Mom, ever the optimist, plunged forward regardless. We filled our tire, put the cap back on, and sat back, immensely satisfied with our cleverness in the face of multiple disasters.
As we reveled in this newly won triumph, we heard the sound of hissing air.
Turns out it wasn’t a slow leak.
And THAT, my friends, is how we eventually ended up in a random Walmart service station in the middle of Ohio, explaining our troubles to an elderly and vaguely concerned mechanic named Lenny.
Lenny was good to us. Lenny said they would change the tire immediately. Lenny said we would be on our way before we knew it.
Lenny also said we had a special kind of tire that needs a key in order to remove it. A key only we have, apparently. A key I didn’t know existed.
“Can you get it for me?” Lenny asked.
In this moment, I realized I was going to be stranded in Ohio forever.
Mom, ever the optimist, began rummaging through the car. She accomplished two things by this — she found the key completely by accident (thought it was a spare bolt in the glove box) and proved to Lenny that we don’t know how to pack lightly. Lenny became particularly aware of this when she pulled a coffee pot out of the back seat to look under it. Why bring a coffee pot when you’re staying with people who already have one? Who knows. Ask mom.
With our car safely in Lenny’s hands, we had nothing left to do but wander Walmart for the next hour. A truly delightful prospect.
There are only so many cheap shoes and low quality craft supplies you can look at before Walmart disappoints you, so we expanded our horizons to the nearby businesses and traipsed about town on foot like a pair of vehicle-deprived hobos.
When in doubt, go to Chili’s.
Mom is a great fan of coupons and point systems, so she signed up for the Chili’s club to obtain a free birthday dessert. Therefore, instead of getting sensible food like sensible adults, we got ice cream, chocolate cake, and chips.
Listen. It was free.
Also, there were geese. So many geese. Baby geese. Adult geese. Every kind of geese. They didn’t like me very much, but that didn’t stop me from chasing them all over the parking lot like a toddler.

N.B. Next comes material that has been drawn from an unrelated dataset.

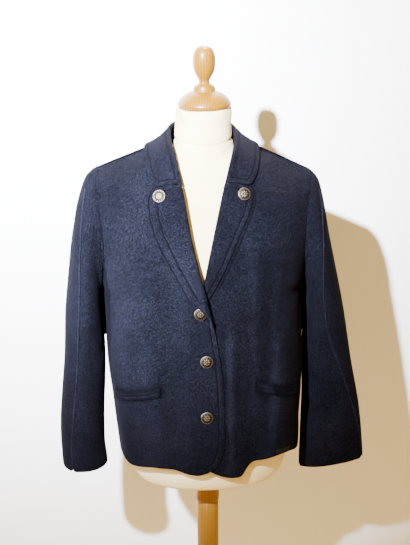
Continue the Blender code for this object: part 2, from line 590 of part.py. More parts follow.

After 45 minutes of cake-consumption and geese-chasing, we got a call from Lenny saying our car was ready. We returned to Walmart, admired the new tire, advised Lenny to sign up for the Chili’s club, and waited patiently as he made sure we knew how to get back to the turnpike and lectured us on the dangers of relying too heavily on a GPS. We thanked Lenny. Lenny wished us godspeed. With the calamity finally behind us, we set off for the last leg of our journey and — thankfully — encountered no more disasters.
But I now have an adopted grandfather in Ohio and he works at Walmart.
So, what is the moral of the story? Does this long-winded ramble about air pumps and geese have a point?
The point, my friend, is that disasters happen. Tires betray us. The Road of Life is long, pot-holed, and filled with elderly mechanics named Lenny. I think it’s easy to get fussy when things like this happen, to stress and worry and check the clock every thirty seconds because now we’re going to be late. But bad circumstances make good stories, and sometimes, you get ice cream out of car troubles. Take life as it comes. Find adventure in the disasters. In the end, it’s not as bad as you think.